A major operation involving multiple federal agencies is underway at the prison housing Sean ‘Diddy‘ Combs, it’s been revealed.
The US Department of Justice Office of the Inspector General and the Federal Bureau of Prisons are among the agencies involved in the ‘interagency operation’ taking place at the Metropolitan Detention Center in New York City.
Investigators from both groups – along with several other law enforcement agencies – were seen descending on the Brooklyn prison Monday morning, as it has faced scrutiny as of late over a rash of violent incidents.
A subsequent Bureau of Prisons statement sought to explain the operation, saying it is ‘designed to achieve our shared goal of maintaining a safe environment for both our employees and the incarcerated individuals housed at [the facility].’
The bureau added there is no active threat, following incidents of violence and death. In addition to Diddy, the jail houses R. Kelly and Sam Bankman-Fried, and previous tenants have included Jeffrey Epstein and Ghislaine Maxwell.
Other agencies involved included The US Department of Justice, the US Attorney’s Office for the Eastern and Southern districts of New York, the DEA, the FBI, NYPD, and US Border Patrol, the statement revealed.
‘The US Department of Justice Office of the Inspector General and the Federal Bureau of Prisons and other… agencies are conducting a preplanned joint operation to enhance the safe environment for employees and incarcerated individuals,’ it read.
Issued just before 9am, observers went on to witness agents descending on the facility, which has about 1,200 detainees.
For the most part, it’s used as a post-arrest detention site for those awaiting trial in the city’s federal courts, as is the case with rapper Sean ‘Diddy’ Combs.
His criminal trial is set of May, where he will face allegations that he abused, threatened, and coerced women and several others, as part of an intricate racketeering conspiracy.
Other allegations leveled at the rapper – whose real name is Sean Combs – include sex trafficking, forced labor, kidnapping, arson, bribery, and obstruction of justice, all launched following a lengthy investigation.
He’s been there for barely a month, around the time feds charged nine other inmates in connection with a spate of attacks that had plagued the jail from April until August.
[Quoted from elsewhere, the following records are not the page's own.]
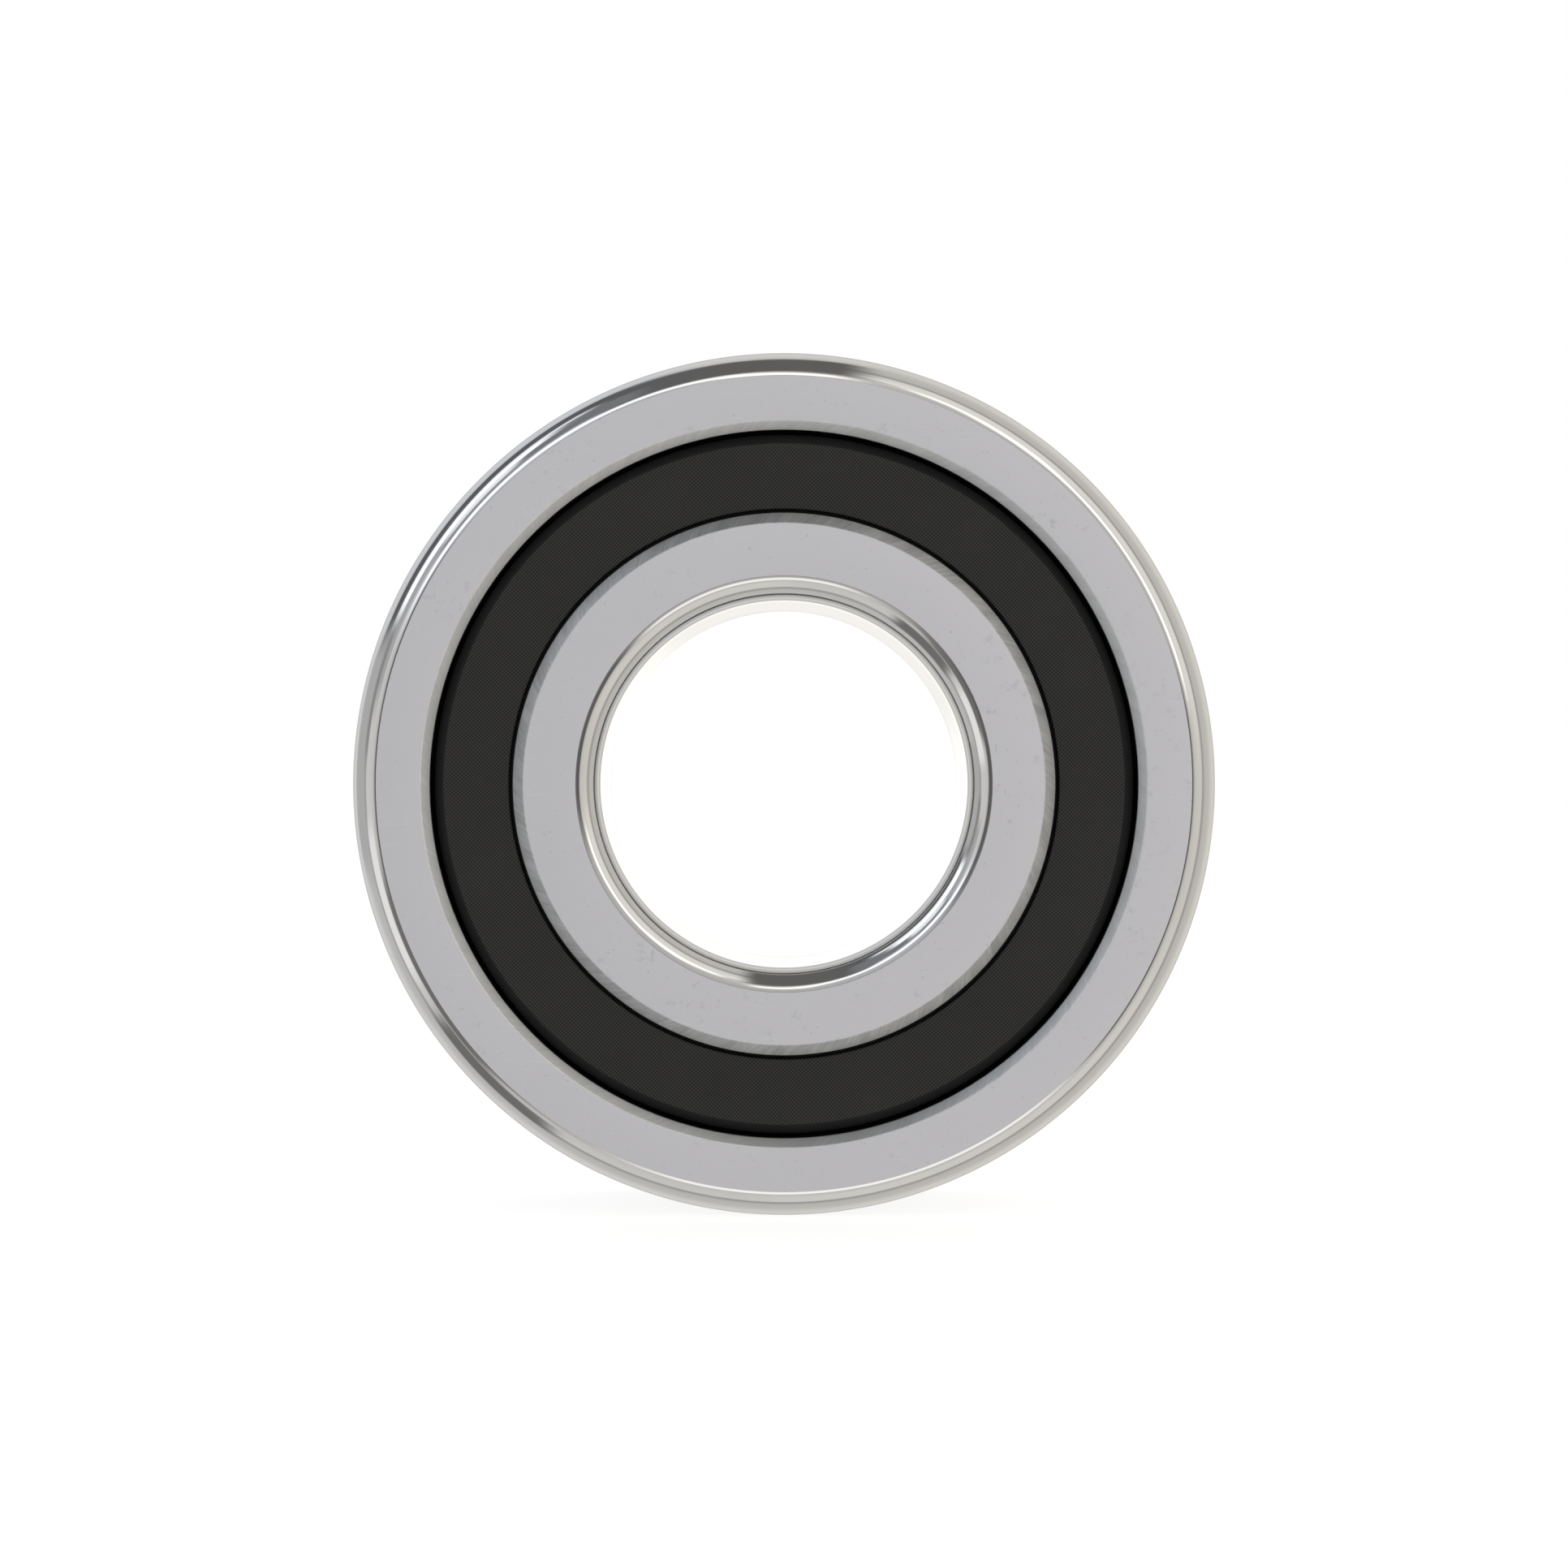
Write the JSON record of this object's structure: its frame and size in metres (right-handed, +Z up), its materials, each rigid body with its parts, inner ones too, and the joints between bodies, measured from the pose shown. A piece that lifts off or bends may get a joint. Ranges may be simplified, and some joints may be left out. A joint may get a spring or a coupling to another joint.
{
  "type": "sealed deep-groove ball bearing",
  "caption": "Single-row deep-groove ball bearing with a rubber seal on each side, which carries a turning shaft in a housing.",
  "frame": {"origin": "centre of the bearing, on its axis and halfway between its two faces", "axes": "+Y along the bearing's axis, from the front face to the rear face; +Z up, +X to the right of the front face"},
  "size_m": [0.047, 0.014, 0.047],
  "materials": {
    "outer_ring_steel": "ground flat faces with fine lines, polished corner radii",
    "inner_ring_steel": "ground flat faces with fine lines, polished corner radii",
    "ball_steel": "mirror polished",
    "cage_steel": "pressed sheet, satin",
    "rivet_steel": "cold headed, satin",
    "seal_insert_steel": "pressed sheet, satin",
    "seal_rubber": "matt, finely cross-hatched moulding texture"
  },
  "bodies": {
    "outer_ring_body": {"outer_ring": "outer_ring_steel", "seal_rubber_front": "seal_rubber", "seal_rubber_rear": "seal_rubber", "seal_insert_front": "seal_insert_steel", "seal_insert_rear": "seal_insert_steel"},
    "inner_ring_body": {"inner_ring": "inner_ring_steel"},
    "cage_body": {"cage_half_front": "cage_steel", "cage_half_rear": "cage_steel", "cage_rivet_1": "rivet_steel", "cage_rivet_2": "rivet_steel", "cage_rivet_3": "rivet_steel", "cage_rivet_4": "rivet_steel", "cage_rivet_5": "rivet_steel", "cage_rivet_6": "rivet_steel", "cage_rivet_7": "rivet_steel", "cage_rivet_8": "rivet_steel"},
    "ball_1_body": {"ball_1": "ball_steel"},
    "ball_2_body": {"ball_2": "ball_steel"},
    "ball_3_body": {"ball_3": "ball_steel"},
    "ball_4_body": {"ball_4": "ball_steel"},
    "ball_5_body": {"ball_5": "ball_steel"},
    "ball_6_body": {"ball_6": "ball_steel"},
    "ball_7_body": {"ball_7": "ball_steel"},
    "ball_8_body": {"ball_8": "ball_steel"}
  },
  "joints": [
    {"name": "inner_ring_spin", "type": "hinge", "parent": "outer_ring_body", "child": "inner_ring_body", "pos_m": [0, 0, 0], "axis": [0, 1, 0], "continuous": true},
    {"name": "cage_spin", "type": "hinge", "parent": "outer_ring_body", "child": "cage_body", "pos_m": [0, 0, 0], "axis": [0, 1, 0], "continuous": true},
    {"name": "ball_1_spin", "type": "hinge", "parent": "cage_body", "child": "ball_1_body", "pos_m": [0, 0, 0.01675], "axis": [0, 1, 0], "continuous": true},
    {"name": "ball_2_spin", "type": "hinge", "parent": "cage_body", "child": "ball_2_body", "pos_m": [0.01184, 0, 0.01184], "axis": [0, 1, 0], "continuous": true},
    {"name": "ball_3_spin", "type": "hinge", "parent": "cage_body", "child": "ball_3_body", "pos_m": [0.01675, 0, 0], "axis": [0, 1, 0], "continuous": true},
    {"name": "ball_4_spin", "type": "hinge", "parent": "cage_body", "child": "ball_4_body", "pos_m": [0.01184, 0, -0.01184], "axis": [0, 1, 0], "continuous": true},
    {"name": "ball_5_spin", "type": "hinge", "parent": "cage_body", "child": "ball_5_body", "pos_m": [0, 0, -0.01675], "axis": [0, 1, 0], "continuous": true},
    {"name": "ball_6_spin", "type": "hinge", "parent": "cage_body", "child": "ball_6_body", "pos_m": [-0.01184, 0, -0.01184], "axis": [0, 1, 0], "continuous": true},
    {"name": "ball_7_spin", "type": "hinge", "parent": "cage_body", "child": "ball_7_body", "pos_m": [-0.01675, 0, 0], "axis": [0, 1, 0], "continuous": true},
    {"name": "ball_8_spin", "type": "hinge", "parent": "cage_body", "child": "ball_8_body", "pos_m": [-0.01184, 0, 0.01184], "axis": [0, 1, 0], "continuous": true}
  ],
  "couplings": [
    {"joint": "cage_spin", "follows": "inner_ring_spin", "ratio": 0.38153},
    {"joint": "ball_1_spin", "follows": "inner_ring_spin", "ratio": -1.9918},
    {"joint": "ball_2_spin", "follows": "inner_ring_spin", "ratio": -1.9918},
    {"joint": "ball_3_spin", "follows": "inner_ring_spin", "ratio": -1.9918},
    {"joint": "ball_4_spin", "follows": "inner_ring_spin", "ratio": -1.9918},
    {"joint": "ball_5_spin", "follows": "inner_ring_spin", "ratio": -1.9918},
    {"joint": "ball_6_spin", "follows": "inner_ring_spin", "ratio": -1.9918},
    {"joint": "ball_7_spin", "follows": "inner_ring_spin", "ratio": -1.9918},
    {"joint": "ball_8_spin", "follows": "inner_ring_spin", "ratio": -1.9918}
  ]
}
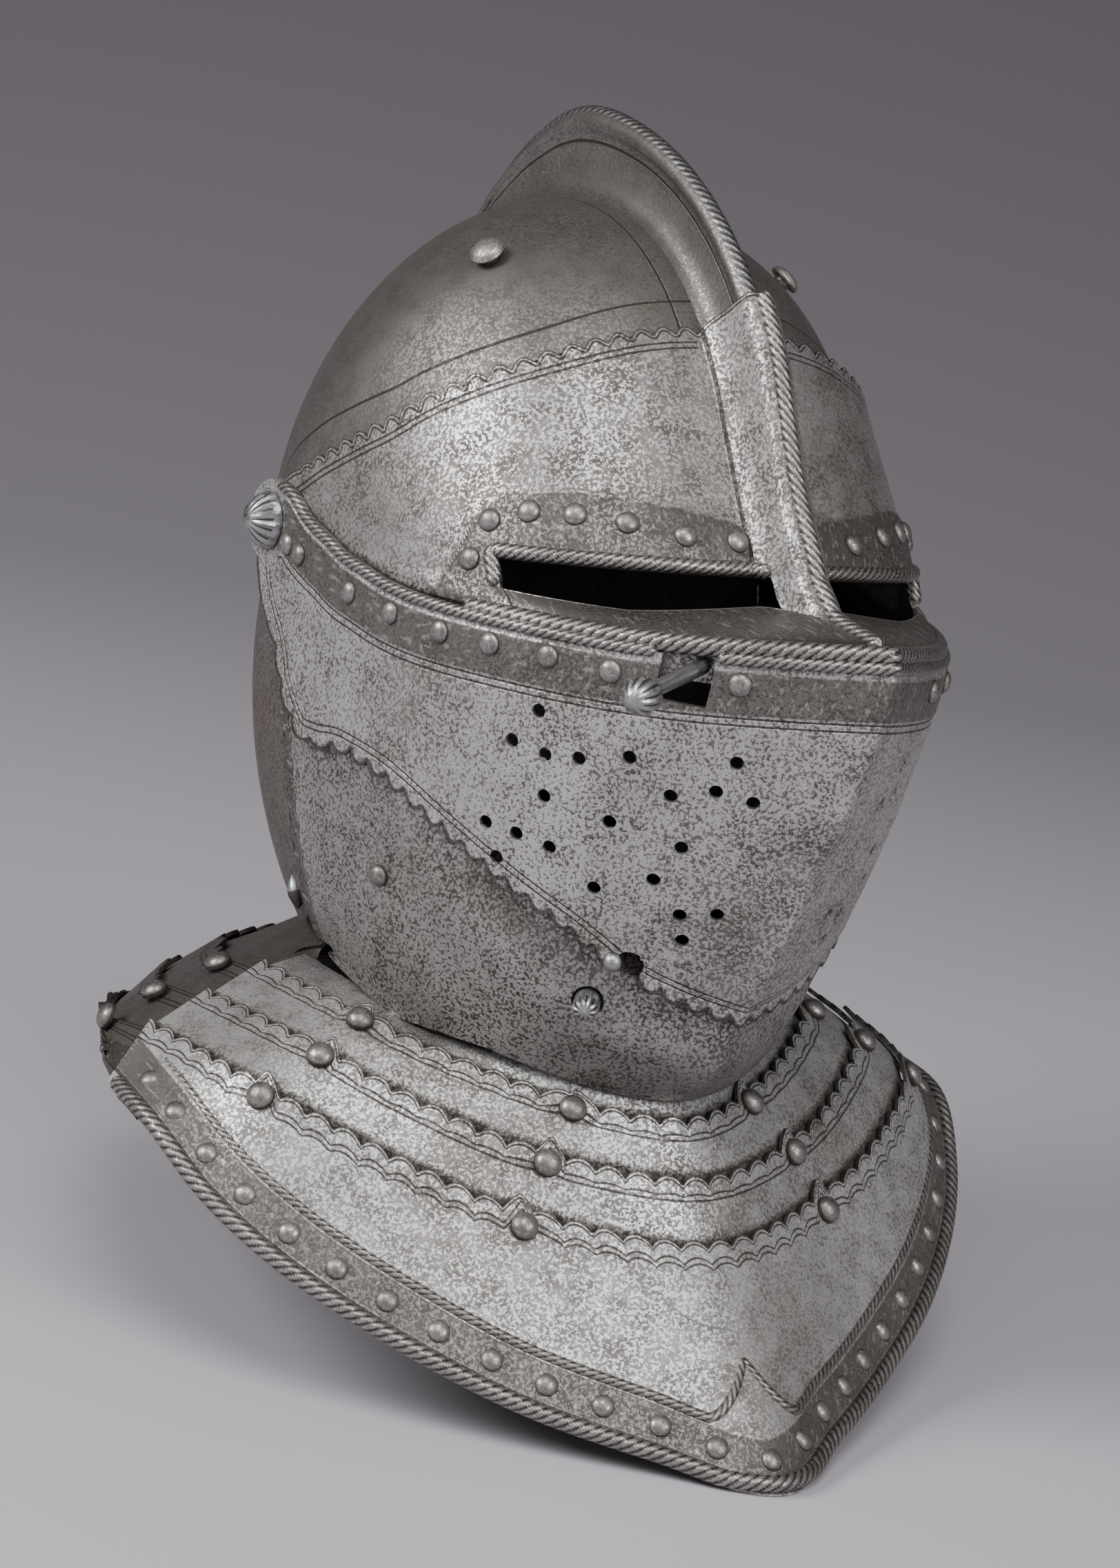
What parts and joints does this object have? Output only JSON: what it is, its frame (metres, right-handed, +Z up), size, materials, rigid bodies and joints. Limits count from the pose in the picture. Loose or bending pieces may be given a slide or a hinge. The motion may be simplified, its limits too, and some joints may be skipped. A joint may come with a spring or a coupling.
{
  "type": "close helmet",
  "caption": "Close helmet: combed skull, visor with sights, upper and lower bevor on shared pivots, and a flared gorget of overlapping plates.",
  "frame": {"origin": "middle of the footprint's bounding box, on the ground", "axes": "+X to the wearer's left, -Y the way the face looks, +Z up; the helmet leans back as it stands"},
  "size_m": [0.2752, 0.287, 0.3452],
  "materials": {
    "dark_steel": "dark worn steel",
    "pitted_steel": "light grey, finely pitted",
    "rivet_steel": "dark, worn bright on top",
    "clean_steel": "satin"
  },
  "bodies": {
    "head": {"skull": "dark_steel", "pivot_bolt_left": "clean_steel", "pivot_bolt_right": "clean_steel", "skull_stud_left": "clean_steel", "skull_stud_right": "clean_steel", "rear_flange": "dark_steel", "rear_lame_1": "dark_steel", "rear_lame_2": "dark_steel", "rear_gorget": "dark_steel", "rear_rivet_1_left": "rivet_steel", "rear_rivet_1_right": "rivet_steel", "rear_rivet_2_left": "rivet_steel", "rear_rivet_2_right": "rivet_steel", "rear_rivet_3_left": "rivet_steel", "rear_rivet_3_right": "rivet_steel"},
    "lower_bevor": {"lower_bevor": "pitted_steel", "bevor_rivet_left": "rivet_steel", "bevor_rivet_right": "rivet_steel", "front_flange": "pitted_steel", "front_lame_1": "pitted_steel", "front_lame_2": "pitted_steel", "front_gorget": "pitted_steel", "front_rivet_1_left": "rivet_steel", "front_rivet_1_right": "rivet_steel", "front_rivet_2_left": "rivet_steel", "front_rivet_2_right": "rivet_steel", "front_rivet_3_left": "rivet_steel", "front_rivet_3_right": "rivet_steel", "front_rivet_4_left": "rivet_steel", "front_rivet_4_right": "rivet_steel", "front_rivet_5_left": "rivet_steel", "front_rivet_5_right": "rivet_steel", "front_rivet_6_left": "rivet_steel", "front_rivet_6_right": "rivet_steel"},
    "upper_bevor": {"upper_bevor": "pitted_steel"},
    "visor": {"visor": "pitted_steel", "lifting_peg": "clean_steel"},
    "spring_catch": {"spring_catch": "clean_steel"}
  },
  "joints": [
    {"name": "lower_bevor_hinge", "type": "hinge", "parent": "head", "child": "lower_bevor", "pos_m": [0, 0.05666, 0.218], "axis": [-1, 0, 0], "range_deg": [0, 40]},
    {"name": "upper_bevor_hinge", "type": "hinge", "parent": "lower_bevor", "child": "upper_bevor", "pos_m": [0, 0.05666, 0.218], "axis": [-1, 0, 0], "range_deg": [0, 25]},
    {"name": "visor_hinge", "type": "hinge", "parent": "upper_bevor", "child": "visor", "pos_m": [0, 0.05666, 0.218], "axis": [-1, 0, 0], "range_deg": [0, 35]},
    {"name": "catch_slide", "type": "slide", "parent": "lower_bevor", "child": "spring_catch", "axis": [0.6025, 0.7817, 0.1613], "range_m": [0, 0.0035], "stiffness_N_per_m": 600, "springref_m": -0.004}
  ]
}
News of the allegations brought conditions at the jail into the limelight, as it remains the only federal prison in the five boroughs.
Reports of horrific conditions, rampant violence, and several deaths have since made themselves known, including those surrounding two inmates stabbed to death and another speared in the spine with a makeshift icepick.
As such incidents occur, prison expert Larry Levine last week told DailyMail.com Diddy is getting daily visits from a psych team for his mental health, as he is stuck there for at least another seven months – mostly in solitude.
‘He’s not really on suicide watch but my inside source there tells me that there is someone coming by to visit with him several times a day, you know, to make sure that he’s okay,’ Levine said Friday’s episode of The Trial of Diddy.
He added: ‘He’s got somebody from the psychology department coming out to visit with him so it’s like a game that they play with the inmates. Remember, he’s not playing chess. He’s in a cell by himself.’
Such is the case with FTX founder Bankman-Fried and fellow rapper Kelly, both of whom are in the midst of sentences lasting more than 20 years.
Diddy could face an even worse fate come next spring, as the racketeering charge against him carries a maximum sentence of life in prison.
The count of sex trafficking by force, fraud, or coercion also carries a life sentence, while a count of transportation for purposes of prostitution carries a max of 10 years.
The case is being handled by the US Attorney Office’s Civil Rights Unit, along with US Attorneys Meredith Foster, Emily A. Johnson, Christy Slavik, Madison Reddick Smyser and Mitzi Steiner.
Meanwhile, Combs’ lawyers are still trying to get him out of jail and filed an appeal to the 2nd U.S. Circuit Court after two judges rejected his release on bail. The matter will be discussed at a hearing on November 4.
‘He’s got a lonely existence,’ Levine said of Combs. ‘He’s got a target on his back and you know … it’s fact he’s got too much on too many people.
‘Someone’s going to have to take him out and it’s not going to be the inmates there because they can’t get to him.’